Lo studio evidenzia anche alcuni fenomeni demografici cruciali per il futuro del sistema sanitario italiano. Tra questi, uno dei più rilevanti è il cosiddetto inverno demografico, che ha avuto inizio nel 2014, quando la popolazione italiana ha cominciato a diminuire. Nel gennaio 2022, i residenti erano circa 59 milioni, con una riduzione del 2,2% rispetto ai 60,3 milioni del 2014. Le previsioni indicano che, nei prossimi 20 anni, la percentuale di persone over 65 arriverà a rappresentare il 34-35% della popolazione, con un rapporto di 300 anziani per ogni 100 giovani.

Questa evoluzione demografica avrà ripercussioni dirette sulla non autosufficienza, con un aumento delle persone anziane che necessitano di assistenza. Oggi, circa 3 milioni di persone in Italia hanno limitazioni gravi che impediscono loro di svolgere attività quotidiane, una cifra che è destinata a crescere, in particolare tra gli over 74, che nel 2040 potrebbero rappresentare più della metà della popolazione con disabilità grave.

I divari territoriali e le disuguaglianze nell’accesso alla salute

Oltre alle sfide demografiche, un altro problema che sta emergendo con forza è quello dei divari territoriali nell’offerta di servizi sanitari. Queste disparità, accentuate dalla pandemia, sono legate anche alla povertà, che continua a crescere, soprattutto tra i più giovani e i più fragili. I divari territoriali e sociali nell’accesso alle cure creano condizioni di disuguaglianza che minano l’efficacia e l’efficienza del sistema sanitario nazionale, richiedendo interventi mirati e una maggiore collaborazione tra pubblico e privato.

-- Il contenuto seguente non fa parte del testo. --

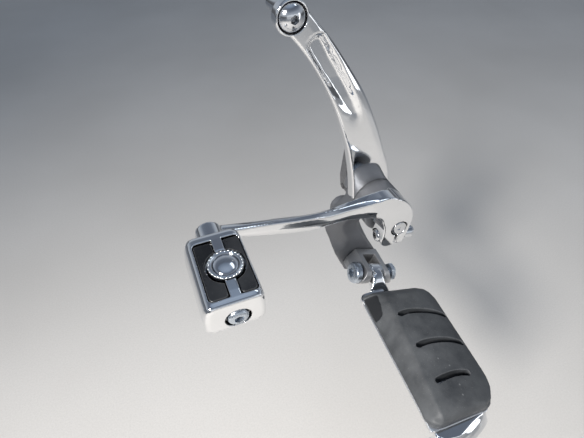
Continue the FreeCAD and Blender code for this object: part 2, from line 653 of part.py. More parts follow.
cut_sketch = new_sketch(inner_arm, "inner_slit", "XZ_Plane", offset=0.0)
draw(cut_sketch, (-1.0, -4.0), [(1.0, -4.0), (1.0, -30.0), (-1.0, -30.0), (-1.0, -4.0)])
pocket(inner_arm, cut_sketch, "inner_cut", "100")
clamp_sketch = new_sketch(inner_arm, "clamp_hole", "YZ_Plane", offset=-40.0)
round_in(clamp_sketch, dim("inner_from") + dim("inner_thk") / 2.0, dim("pinch_z") + 0.4, "pinch_rad", 0.05)
pocket(inner_arm, clamp_sketch, "clamp_bore", "80", backwards=True)

turned("inner_arm_bolt", "shaft", [
    ("0", "-17.6"), ("4.3", "-17.6"), ("5.0", "-16.9"), ("5.0", "-11.8"),
    ("pinch_rad", "-11.8"), ("pinch_rad", "11.5"), ("0", "11.5")],
    Placement(Vector(0, dim("inner_from") + dim("inner_thk") / 2.0, dim("pinch_z") + 0.4),
              Rotation(Vector(0, 0, 1), 90)))

# --------------------------------------------------------------------------------------
# clevis, its screw, the footrest's pin and nut
# --------------------------------------------------------------------------------------
peg_clevis = new_body("peg_clevis", "pin")
section_sketch = new_sketch(peg_clevis, "clevis_section", "XZ_Plane", offset=-dim("clevis_back"))
wide, top_half, ear = dim("clevis_half"), dim("clevis_top"), dim("ear_rad")
draw(section_sketch, (-top_half, ear - 2.0), [
    (top_half, ear - 2.0), (wide, -3.0), (wide, -ear), (-wide, -ear), (-wide, -3.0), (-top_half, ear - 2.0)])
pad(peg_clevis, section_sketch, "clevis_pad", "dims.clevis_back + dims.ear_rad", backwards=False)
nose_sketch = new_sketch(peg_clevis, "clevis_nose", "YZ_Plane", offset=-30.0)
draw(nose_sketch, (0.0, ear), [
    (-ear * 0.7071, ear * 0.7071, -ear, 0.0), (-ear * 0.7071, -ear * 0.7071, 0.0, -ear),
    (0.0, -ear - 5.0), (-ear - 5.0, -ear - 5.0), (-ear - 5.0, ear + 5.0), (0.0, ear + 5.0), (0.0, ear)])
pocket(peg_clevis, nose_sketch, "clevis_round", "60", backwards=True)
slot_sketch = new_sketch(peg_clevis, "clevis_slot", "XY_Plane", offset=30.0)
slot = dim("slot_wide") / 2.0
draw(slot_sketch, (-slot, dim("slot_deep")), [
    (slot, dim("slot_deep")), (slot, -30.0), (-slot, -30.0), (-slot, dim("slot_deep"))])
pocket(peg_clevis, slot_sketch, "slot", "60")
pin_sketch = new_sketch(peg_clevis, "pin_hole", "YZ_Plane", offset=-40.0)
round_in(pin_sketch, 0.0, 0.0, "pivot_rad", 0.03)
pocket(peg_clevis, pin_sketch, "pin_bore", "80", backwards=True)
tap_sketch = new_sketch(peg_clevis, "tap_hole", "XZ_Plane", offset=-dim("clevis_back") - 1.0)
round_in(tap_sketch, 0.0, 0.0, "pivot_rad", 0.05)
pocket(peg_clevis, tap_sketch, "tap_bore", "9", backwards=True)

turned("clevis_screw", "pin", [
    ("0", "clevis_back - 7.5"), ("pivot_rad", "clevis_back - 7.5"),
    ("pivot_rad", "clevis_back + 14.0"), ("7.9", "clevis_back + 14.0"),
    ("7.9", "clevis_back + 23.0"), ("0", "clevis_back + 23.0")])

across = Rotation(Vector(0, 0, 1), -90)
turned("pivot_bolt", "pin", [
    ("0", "-5.6 - clevis_half"), ("5.0", "-5.6 - clevis_half"), ("7.4", "-4.4 - clevis_half"),
    ("8.2", "-2.0 - clevis_half"), ("pivot_head", "-1.6 - clevis_half"),
    ("pivot_head", "0 - clevis_half"), ("pivot_rad", "0 - clevis_half"),
    ("pivot_rad", "clevis_half + 4.0"), ("0", "clevis_half + 4.0")],
    Placement(Vector(0, 0, 0), across))
turned("pivot_nut", "pin", [
    ("pivot_rad + 0.05", "clevis_half"), ("8.6", "clevis_half"), ("8.6", "clevis_half + 3.4"),
    ("7.6", "clevis_half + 4.6"), ("pivot_rad + 0.05", "clevis_half + 4.6")],
    Placement(Vector(0, 0, 0), across))
# columns: side of the tongue
rings = []
for side in (-1.0, 1.0):
    low = min(side * dim("tongue_wide") / 2.0, side * slot)
    ring = Part.makeCylinder(8.4, 0.8, Vector(low + 0.1, 0, 0), Vector(1, 0, 0)).cut(
        Part.makeCylinder(dim("pivot_rad") + 0.05, 2.0, Vector(low - 0.5, 0, 0), Vector(1, 0, 0)))
    rings.append(ring)
feature("pivot_washers", Part.makeCompound(rings), "pin")

# --------------------------------------------------------------------------------------
# footrest: tongue and beam, tray, tread, end cap, screws from below
# --------------------------------------------------------------------------------------
def tread_to_pin(shape):
    """Move a shape made in the tread's frame into the pin's frame."""
    shape.transformShape(placement("pin").inverse().multiply(placement("tread")).toMatrix(), True)
    return shape


tongue_half = dim("tongue_wide") / 2.0
tongue = Part.makeCylinder(dim("tongue_rad"), dim("tongue_wide"), Vector(-tongue_half, 0, 0), Vector(1, 0, 0))
tongue = tongue.fuse(Part.makeBox(dim("tongue_wide"), 17.0, 2.0 * dim("tongue_rad"),
                                  Vector(-tongue_half, -17.0, -dim("tongue_rad"))))
top, low = dim("tray_top") - dim("tray_thk"), dim("beam_low")
wide = dim("beam_half")
# columns: y, left, right, bottom, top (tread's frame)
collar_rows = [
    (-14.0, -tongue_half, tongue_half, -9.0, 8.6),
    (-19.0, -14.0, 14.0, -10.0, 6.0),
    (-26.0, -15.0, 15.0, -12.0, 1.0),
]
collar = Part.makeLoft([Part.makePolygon([
    Vector(a, y, b), Vector(c, y, b), Vector(c, y, d), Vector(a, y, d), Vector(a, y, b)])
    for y, a, c, b, d in collar_rows], True, False)
beam = Part.makeBox(2.0 * wide, 100.0, top - low, Vector(-wide, -124.0, low))
arm_shape = tread_to_pin(collar.fuse(beam))
core = tongue.fuse(arm_shape).cut(Part.makeCylinder(
    dim("pivot_rad") + dim("run_gap"), 60.0, Vector(-30, 0, 0), Vector(1, 0, 0)))
footpeg_core = core.removeSplitter()

# outlines seen from above, in the tread's frame: the rubber and the metal under it
pad_start = (-20.8, -28.0)
pad_outline = [(-19.5, -23.5), (-8.0, -22.5), (31.0, -24.5), (41.0, -29.0, 46.3, -43.0), (45.2, -113.0),
               (42.0, -128.0, 34.5, -138.5), (32.0, -141.5, 27.0, -142.2), (-8.0, -145.8),
               (-13.5, -145.9), (-19.3, -142.0, -20.8, -133.0), (-20.8, -28.0)]
tray_start = (-21.5, -27.0)
tray_outline = [(-20.0, -22.0), (-8.0, -21.0), (32.0, -23.0), (43.0, -28.0, 48.0, -42.0), (47.3, -113.0),
                (44.0, -130.0, 36.5, -140.5), (34.0, -145.5, 29.0, -146.8), (-20.5, -146.8),
                (-21.5, -27.0)]
tray_shape = solid_of(tray_start, tray_outline, top, dim("tray_top"), "xy")
screw_places = [(0.0, -48.0), (0.0, -108.0)]
tray_shape = tread_to_pin(tray_shape)

block = solid_of(pad_start, pad_outline, dim("tray_top"), 30.0, "xy")
# cross-section of the tread: front slope, ridge, falling crown
crown_low = dim("tray_top")
crown = solid_of((-24.0, crown_low - 5.0), [
    (-24.0, -2.5), (-20.8, -1.0), (-10.5, 9.0), (-6.0, dim("pad_high"), 1.0, dim("pad_high")),
    (26.0, 9.0, 43.0, 0.0), (50.0, -4.0), (50.0, crown_low - 5.0), (-24.0, crown_low - 5.0)], -170.0, 0.0)
tread_shape = block.common(crown)
notch = solid_of((-30.0, -10.0), [
    (-3.5, -10.0), (-4.5, -35.0), (-10.0, -41.0), (-30.0, -50.0), (-30.0, -10.0)],
    dim("tray_top") - 1.0, 30.0, "xy")
tread_shape = tread_shape.cut(notch)
# the inner end slopes up from the tray
slope = Part.Face(Part.makePolygon([Vector(-40, y, z) for y, z in (
    (-15.0, -3.0), (-23.5, -3.0), (-33.0, 9.0), (-37.0, 20.0), (-15.0, 20.0), (-15.0, -3.0))]))
tread_shape = tread_shape.cut(slope.extrude(Vector(100, 0, 0)))
tread_shape = tread_to_pin(tread_shape)

# end cap, in two stages: ledge beside the rubber, fuller wall below
# columns: low z, high z, outline
cap_start = (-20.5, -147.1)
cap_stages = [
    (-8.0, -4.2, [(-17.0, -151.8), (0.0, -153.5, 14.0, -150.5), (30.0, -147.1), (-20.5, -147.1)]),
    (-17.0, -8.0, [(-17.5, -153.5), (2.0, -158.8, 18.0, -155.0), (28.0, -152.5, 32.0, -147.1),
                   (-20.5, -147.1)]),
]
cap_parts = [solid_of(cap_start, shape, low_z, high_z, "xy") for low_z, high_z, shape in cap_stages]
cap_shape = tread_to_pin(cap_parts[0].fuse(cap_parts[1]).removeSplitter())

screws, holes = [], []
for x, y in screw_places:
    head = Part.makeCylinder(5.0, 3.0, Vector(x, y, low - 3.0), Vector(0, 0, 1))
    stem = Part.makeCylinder(3.0, top - low + dim("tray_thk") - 0.6, Vector(x, y, low), Vector(0, 0, 1))
    screws.append(head.fuse(stem))
    holes.append(stem)
screw_shape = tread_to_pin(Part.makeCompound(screws))
hole_shape = tread_to_pin(Part.makeCompound(holes))
feature("footpeg_core", footpeg_core.cut(hole_shape), "pin")
feature("footpeg_tray", tray_shape.cut(hole_shape).cut(footpeg_core), "pin")
feature("footpeg_tread", tread_shape.cut(footpeg_core), "pin")
feature("footpeg_end_cap", cap_shape, "pin")
feature("footpeg_screws", screw_shape, "pin")

# --------------------------------------------------------------------------------------
# check and write
# --------------------------------------------------------------------------------------
doc.recompute()
NODES = [
    "peg_bracket", "shaft_bush_outer", "shaft_bush_inner", "support_arm", "support_arm_bolt",
    "brace_lower_screw", "peg_clevis", "clevis_screw", "pivot_bolt", "pivot_nut", "pivot_washers",
    "shift_shaft", "thrust_washer", "shift_lever", "lever_pinch_bolt", "inner_arm",
    "inner_arm_bolt", "toe_peg_cover", "toe_peg_treads", "toe_peg_stud", "toe_peg_screw",
    "footpeg_core", "footpeg_tray", "footpeg_tread", "footpeg_end_cap", "footpeg_screws",
]
for obj in doc.Objects:
    if "Invalid" in obj.State or "Error" in obj.State:
        raise RuntimeError("object %s is %s" % (obj.Name, obj.State))
for label in NODES:
    found = doc.getObjectsByLabel(label)
    if len(found) != 1:
        raise RuntimeError("%d objects are called %s" % (len(found), label))
    shape = found[0].Shape
    if shape.isNull() or not shape.isValid() or shape.Volume < 1.0:
        raise RuntimeError("bad shape: " + label)
    print("%-18s solids %d volume %9.1f box %s" % (label, len(shape.Solids), shape.Volume, shape.BoundBox))
for label in NODES:
    doc.getObjectsByLabel(label)[0].Shape.exportStep("parts/%s.step" % label)
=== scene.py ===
import json
import math

import bmesh
import bpy
import numpy as np
from mathutils import Matrix, Vector


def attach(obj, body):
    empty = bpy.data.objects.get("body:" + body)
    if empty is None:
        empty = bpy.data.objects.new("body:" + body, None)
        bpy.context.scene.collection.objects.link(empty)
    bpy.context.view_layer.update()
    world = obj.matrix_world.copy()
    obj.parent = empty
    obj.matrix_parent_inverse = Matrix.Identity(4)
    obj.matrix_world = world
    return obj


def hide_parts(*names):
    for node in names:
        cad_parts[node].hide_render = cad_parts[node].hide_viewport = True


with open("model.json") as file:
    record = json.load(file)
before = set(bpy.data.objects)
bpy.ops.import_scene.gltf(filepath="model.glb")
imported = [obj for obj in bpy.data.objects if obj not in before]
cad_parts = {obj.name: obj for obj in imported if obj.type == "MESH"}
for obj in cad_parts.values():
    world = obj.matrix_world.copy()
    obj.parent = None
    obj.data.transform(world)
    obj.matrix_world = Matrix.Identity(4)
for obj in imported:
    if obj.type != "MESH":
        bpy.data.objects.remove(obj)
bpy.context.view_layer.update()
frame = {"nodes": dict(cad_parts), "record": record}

# ------------------------------------------------------------------------------------
# local frames, in millimetres: the same as in part.py
# ------------------------------------------------------------------------------------
MM = 0.001


def turn(axis, degrees):
    return Matrix.Rotation(math.radians(degrees), 4, axis)


SHAFT = Matrix.Translation((19.0, -70.0, 40.0))
PIN = Matrix.Translation((10.5, -57.0, -27.5)) @ turn("Z", -5.0) @ turn("Y", 18.0)
TREAD = Matrix.Translation((10.5, -57.0, -27.5)) @ turn("Z", -5.0) @ turn("Y", 8.0)
TOE_AT = Matrix.Translation((-155.8, -8.0, 54.0))
TOE = SHAFT @ TOE_AT @ turn("X", 3.4) @ TOE_AT.inverted()
ROW = Matrix.Identity(4)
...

Pubblico e privato nella sanità: cosa cambia con il Pnrr?

La pandemia ha mostrato i limiti della sanità pubblica, ora al centro di una “manutenzione straordinaria” grazie al Pnrr. Con una spesa sanitaria sotto la media Ue, un quarto dei medici ultra 65enni e pochi infermieri, il sistema deve evolvere.

Le principali novità del Pnrr includono:

  • Case e Ospedali di Comunità, per avvicinare le cure ai cittadini e ridurre ricoveri inutili;
  • Telemedicina, con servizi digitali come televisite e telemonitoraggio;
  • Collaborazione pubblico-privato, per innovare attraverso startup e nuove tecnologie.

Oggi il privato integra il Ssn con forniture, servizi accreditati e assicurazioni, mentre il Terzo Settore può colmare lacune organizzative ed economiche. La sfida? Costruire una sanità inclusiva, sostenibile e vicina ai cittadini, con pubblico e privato in sinergia.

Sanità in crisi: le soluzioni

La ricerca suggerisce di rendere più efficiente la spesa sanitaria, eliminando sprechi e migliorando la programmazione in base alle proiezioni demografiche, con un serio impegno per aumentare l’efficacia del sistema. Per quanto riguarda l’offerta, è cruciale rilanciare l’appeal delle professioni sanitarie e favorire l’integrazione tra sanità e assistenza, attirando anche lavoratori dall’estero, con un ruolo centrale per il Terzo settore. Inoltre, la digitalizzazione del Ssn e la gestione sicura dei dati sanitari sono punti chiave per una sanità più moderna ed efficiente.

“C’è bisogno non solo di ‘più’ (personale, stipendi, risorse), ma anche di ‘meno’ (rigidità, sprechi, duplicazioni)”, sottolinea Daniela Viglione, direttrice scientifica di italiadecide. Sulla digitalizzazione, poi, evidenzia l’importanza di “rafforzare l’attenzione alla sicurezza dei dati sanitari e della privacy, essenziali alla ricerca e alla gestione sanitaria”. Lo studio si concentra anche sui “divari territoriali, dall’emigrazione sanitaria al disequilibrio regionale domanda-offerta”, spiega Andrea Toma, responsabile dell’Area Economia, Lavoro e Territorio di Censis, che nel rapporto rileva la necessità di “agire su fenomeni di povertà, marginalità e indigenza” e di “sviluppare la collaborazione fra pubblico, privato e Terzo Settore”.